Melakukan kritik (analisis kritis)
Filsafat ilmu
tidak ada henti-hentinya melakukan kritik terhadap setiap ilmu dan perkembangannya,
terutama diarahkan pada keselarasan tiga aspek yakni, epistimologis,
metafisika, dan aksiolagis.
Objek Kajian Filsafat Ilmu
Pada dasarnya setiap ilmu pengetahuan mempunyai 2 macam objek,
yaitu objek material dan objek formal. Objek material berupa sasaran suatu
penyelidikan. Sebagai contohnya tubuh manusia menjadi objek material ilmu
kedokteran. Adapun objek formal adalah metode dalam memahami objek material
tersebut.
Begitu juga filsafat, filsafat memiliki 2 objek yaitu objek
material dan objek formal. Obyek material filsafat adalah
segala yang ada, baik mencakup ada yang tampak maupun ada yang tidak tampak.
Ada yang tampak adalah dunia empiris, sedang ada yang tidak tampak adalah alam
metafisika.

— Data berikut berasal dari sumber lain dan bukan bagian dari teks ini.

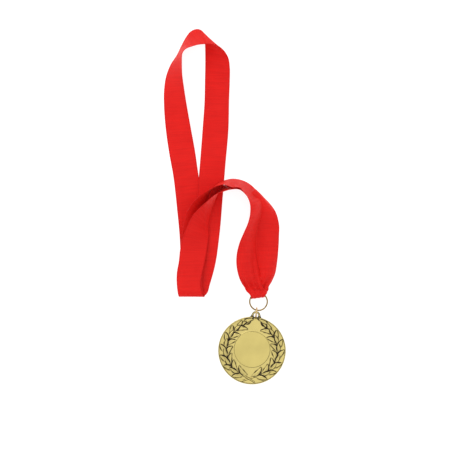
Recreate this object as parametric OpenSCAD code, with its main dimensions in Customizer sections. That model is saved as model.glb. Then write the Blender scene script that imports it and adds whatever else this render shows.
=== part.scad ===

Sebagian filosuf membagi obyek material filsafat atas tiga bagian,
yaitu: yang ada dalam alam empiris, yang ada dalam alam pikiran, dan yang ada
dalam kemungkinan. Adapun obyek formal filsafat adalah sudut pandang yang menyeluruh,
radikal, dan rasional tentang segala yang ada.
Ruang Lingkup Filsafat Ilmu
Sebagaiman
diungkap sebelumnya, Filsafat Ilmu dapat dipahami dalam dua sisi, yaitu sebagai
disiplin ilmu dan sebagai landasan filosofis suatu ilmu pengetahuan.
a.
Cakupan istilah “ilmu”
Sebagaimana
dipahami bahwa filsafat ilmu pada awalnya dianggap filsafat sains, karena
dianggap sebagai anak sulung. Namun seiring dengan proses kelahiran ilmu-ilmu,
filsafat ilmu sebagai sebuah disiplin memiliki objek kajian yang cukup luas
yaitu yang mulai dari masuk dalam kategori ilmu pengetahuan, ilmu sains, baik
natural sains maupun sosial sains hingga ilmu humanities.
b.
Landasan filosofis bagi ilmu
Dalam segala
bidang keilmuan, proses dan hasil sangat ditentukan oleh landasan filosofis
yang mendasarinya yang berfungsi memberikan kerangka, mengarahkan, dan
menentukan corak keilmuan yang dihasilkan.